Ever since, she has fully embraced what she distanced herself from in her 20s and 30s: her suburban upbringing, her middle-class Jewish identity, her love of the show tune. “A lot of Broadway has that immigrant narrative of America as a place where you can become something else against all odds,” said Ms. Kass, who began her first Broadway canvas — “Sing Out Louise,” the opening line from “Gypsy” — in 2002, as she turned 50 and was despondent about what she saw as George W. Bush’s assault on the middle class. “Really, I’ve only been striving to get to the middle class all these years.”

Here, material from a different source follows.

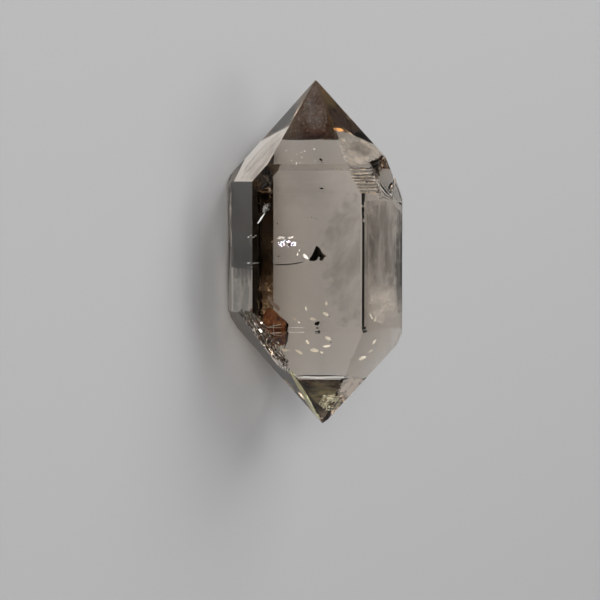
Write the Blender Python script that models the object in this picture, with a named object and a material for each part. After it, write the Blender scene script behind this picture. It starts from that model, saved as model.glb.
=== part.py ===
"""A double terminated quartz crystal, lying on one of its six long prism faces.

The long axis runs along X, the sharper point is at -X and the other point at +X.
The flat face that it rests on is at Z = 0, under the middle of the crystal.
Metres, +Z up. The sizes below are in millimetres.
"""
import math

import bmesh
import bpy
from mathutils import Matrix, Vector, noise

MM = 0.001

# Angles that every quartz crystal has
PRISM_STEP = math.radians(60.0)
POINT_TILT = math.radians(51.79)  # from the long axis to the square of a point's face

# The long axis: where it stands in the part, and how far each prism face is from it, going round
# from the top face over the front to the bottom one
AXIS_AT = Vector((-0.31, 0.08, 7.60))
PRISM_FACES = {
    "top": 8.04,
    "front_upper": 6.65,
    "front_lower": 8.04,
    "bottom": 7.60,
    "back_lower": 7.10,
    "back_upper": 7.32,
}

# The two points, from the axis, and how far each of their faces stands out from the point
LEFT_POINT = Vector((-16.95, 0.0, 0.0))
LEFT_STANDOFF = {"top": 0.04, "front_lower": 0.06, "bottom": 0.04, "back_upper": -0.14}
RIGHT_POINT = Vector((17.45, 1.058, -0.184))
RIGHT_STANDOFF = {
    "top": 0.36,
    "front_lower": -0.06,
    "bottom": 0.02,
    "back_lower": 0.60,
    "back_upper": 0.13,
}

# Narrow faces along two long edges: the turn from the top face towards the front, and the distance
EDGE_FACES = {
    "bottom_front_edge": (150.0, 8.756),
    "top_back_edge_1": (-4.0, 8.20),
    "top_back_edge_2": (-12.0, 8.486),
    "top_back_edge_3": (-32.0, 8.60),
}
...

Today, enjoying a new level of institutional support, Ms. Kass seems to have moved further than that. And she is well positioned for eternity, as well. Her partner of 19 years, the artist Patricia Cronin, carved their likenesses in a beautiful embrace for a piece called “Memorial to a Marriage,” now cast in bronze as a tombstone holding their spots in Woodlawn Cemetery in the Bronx. “We’re around the corner from Miles Davis and Herman Melville and Fiorello La Guardia,” Ms. Kass said. “This is the ultimate company.”